Congreso de los Diputados. Foto. Congreso_Es.

[dropcap]P[/dropcap]arece mentira que hayamos cumplido el duro arresto domiciliario que nos tuvo claustrofóbicamente cautivos entre cuatro paredes. Parece mentira que en estos inicios del siglo XXI hayamos recibido (sin saber de dónde brotó el desastre) la gran lección de que un minúsculo bicho, que sortea nuestra pobre visión humana, puede poner a toda la humanidad en el espantoso ridículo de no saber cómo jugar al escondite con la muerte.

Y ahora vamos descubriendo lo que sospechábamos, cuando veíamos cómo las leyes se amaneraban para tomar decisiones que tapaban carencias y contrasentidos. Todo para no dejar a la vista esa escasez de compostura intelectual que delata cómo los señorones de la política son incapaces de asumir que los grandes temas de estado han de ser intocablemente compartidos por quienes están obligados a defender, por encima de todo, el estado de derecho. Pero el partidismo de andar por casa, con toda la caterva de devotos y adoctrinados seguidores, han de vivir para nuestra desgracia en ese permanente estado electoral que les empuja a la desavenencia y al contrataque continuo. Todo por el sagrado voto que da poltronas y prebendas.

La desesperanza crece cuando vislumbramos cómo, en el paisaje brumoso de la política, quienes ostentan el poder legítimamente (pese a taponazos de nariz y hemerotecas viciadas de olvido) y quienes aspiran a dar el pelotazo democrático en las urnas, se revelan como una banda de lerdos que no ven más allá de sus anhelos moncloínos.

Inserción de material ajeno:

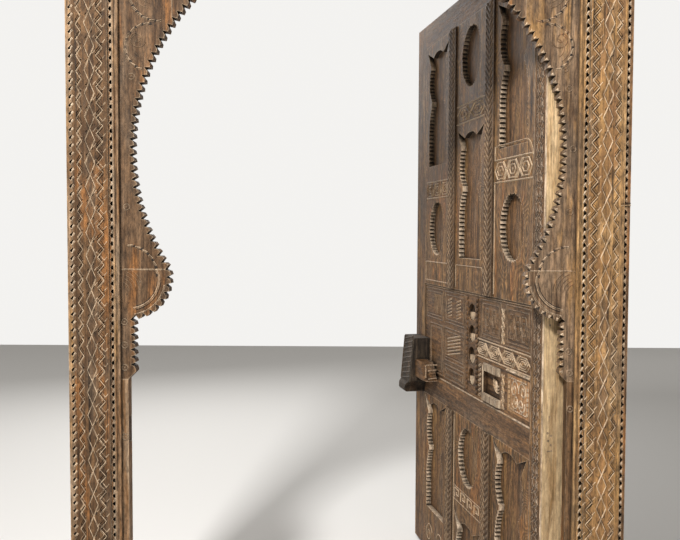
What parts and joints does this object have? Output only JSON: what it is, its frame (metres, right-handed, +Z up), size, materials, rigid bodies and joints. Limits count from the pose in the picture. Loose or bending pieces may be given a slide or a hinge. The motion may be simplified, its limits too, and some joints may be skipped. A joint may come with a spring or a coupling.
{
  "type": "arched wooden door with frame",
  "caption": "Carved wooden door frame with a toothed horseshoe arch and a swinging leaf of carved niches over boards, with wooden pintles and a wooden sliding bolt.",
  "frame": {"origin": "on the floor, on the centre line of the doorway, level with the front of the posts", "axes": "+Z up, -Y out of the carved front, +X to the right as seen from the front"},
  "size_m": [1.72, 1.45, 2.95],
  "materials": {
    "post_wood": "dark weathered hardwood, worn smooth",
    "casing_wood": "carved hardwood, dry and weathered, paler on worn edges",
    "arch_wood": "carved hardwood boards, dry, with dark recesses",
    "trim_wood": "notched hardwood strips, paler on worn edges",
    "sill_wood": "thick worn hardwood",
    "stile_wood": "dry hardwood with a pale ochre sawn edge",
    "board_wood": "plain dark boards",
    "panel_wood": "carved hardwood panels with a warm brown patina",
    "rail_wood": "carved and plain hardwood rails",
    "lock_wood": "dark handled hardwood",
    "bolt_wood": "paler worn hardwood"
  },
  "bodies": {
    "frame": {"post_right": "post_wood", "post_left": "post_wood", "head_beam": "post_wood", "head_rail": "post_wood", "sill": "sill_wood", "casing_right": "casing_wood", "casing_left": "casing_wood", "casing_head": "casing_wood", "outer_teeth_right": "trim_wood", "inner_teeth_right": "trim_wood", "bead_right": "trim_wood", "outer_teeth_left": "trim_wood", "inner_teeth_left": "trim_wood", "bead_left": "trim_wood", "outer_teeth_head": "trim_wood", "inner_teeth_head": "trim_wood", "bead_head": "trim_wood", "arch_board_centre": "arch_wood", "arch_board_left": "arch_wood", "arch_board_right": "arch_wood", "lobe_board_left": "arch_wood", "reveal_strip_left": "casing_wood", "lobe_board_right": "arch_wood", "reveal_strip_right": "casing_wood"},
    "leaf": {"hinge_stile": "stile_wood", "free_stile": "stile_wood", "back_board_1": "board_wood", "back_board_2": "board_wood", "back_board_3": "board_wood", "back_board_4": "board_wood", "batten_low": "board_wood", "batten_middle": "board_wood", "batten_high": "board_wood", "top_rail": "rail_wood", "mid_rail": "rail_wood", "lock_rail": "rail_wood", "muntin_lower_1": "rail_wood", "muntin_lower_2": "rail_wood", "niche_board_lower_1": "panel_wood", "niche_board_lower_2": "panel_wood", "niche_board_lower_3": "panel_wood", "muntin_upper_1": "rail_wood", "muntin_upper_2": "rail_wood", "niche_board_upper_1": "panel_wood", "niche_board_upper_2": "panel_wood", "niche_board_upper_3": "panel_wood", "lock_case": "lock_wood"},
    "bolt": {"draw_bolt": "bolt_wood"}
  },
  "joints": [
    {"name": "leaf_hinge", "type": "hinge", "parent": "frame", "child": "leaf", "pos_m": [0.64892, 0.10301, 0], "axis": [0, 0, 1], "range_deg": [-15, 78.3]},
    {"name": "bolt_slide", "type": "slide", "parent": "leaf", "child": "bolt", "axis": [-0.2028, 0.9792, 0], "range_m": [0, 0.085]}
  ]
}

El gran problema de este panorama desolador que sufrimos, es ese silencio cobarde de la extensa maraña de políticos que viven en la oscuridad de sus tranquilidades, mientras reconocen, en los ámbitos privados, que quienes llevan las riendas del carro nos conducen hacia el precipicio, a base de estrafalarias decisiones que denotan una falta de preparación escandalosamente pública y notoria.

Dicen, se desdicen y acomodan en mil ocurrencias propias de charlatanes de medio pelo, sin un centímetro de dignidad, que les sonroje cuando les recordamos su palabrería de carnaval en las hemerotecas que les retratan.

Es difícil entender que la gente ilustre y preparada siga en los acomodos silenciosos de los partidos, mientras los indoctos manejan el pesebre de nuestras cuestiones.

Al recordar los debates televisivos de los 80 entre aquellos parlamentarios que te hacían meditar cuando razonaban sus palabras con argumentos de peso, fuesen de la derecha o de la izquierda, tienes que preguntarte ¿pero qué carajos nos ha pasado?

Nos hemos metido en este tiempo en que los pequeños partidos, aderezados por un vendaval de diversas e imprevisibles corrientes, son imprescindibles para que el PSOE, legitimamente (vía Constitución) pueda gobernar, mientras que, enfrente, el PP se enfrasca en alocadas aspiraciones personales que pueden pasar a medio plazo una impagable factura.

De momento, lo de que los dos grandes partidos acuerden y firmen alianzas de estado es cosa de soñadores y de otros países que nos sacan un talego de años en esa tarea de la difícil y compleja construcción democrática.

Mientras tanto, aquí sigue el regodeo de si es derogación o apaño lo de la mecha que haga explotar el cohete patrio, de tal forma que continuemos atolondrados entre tanto ruido.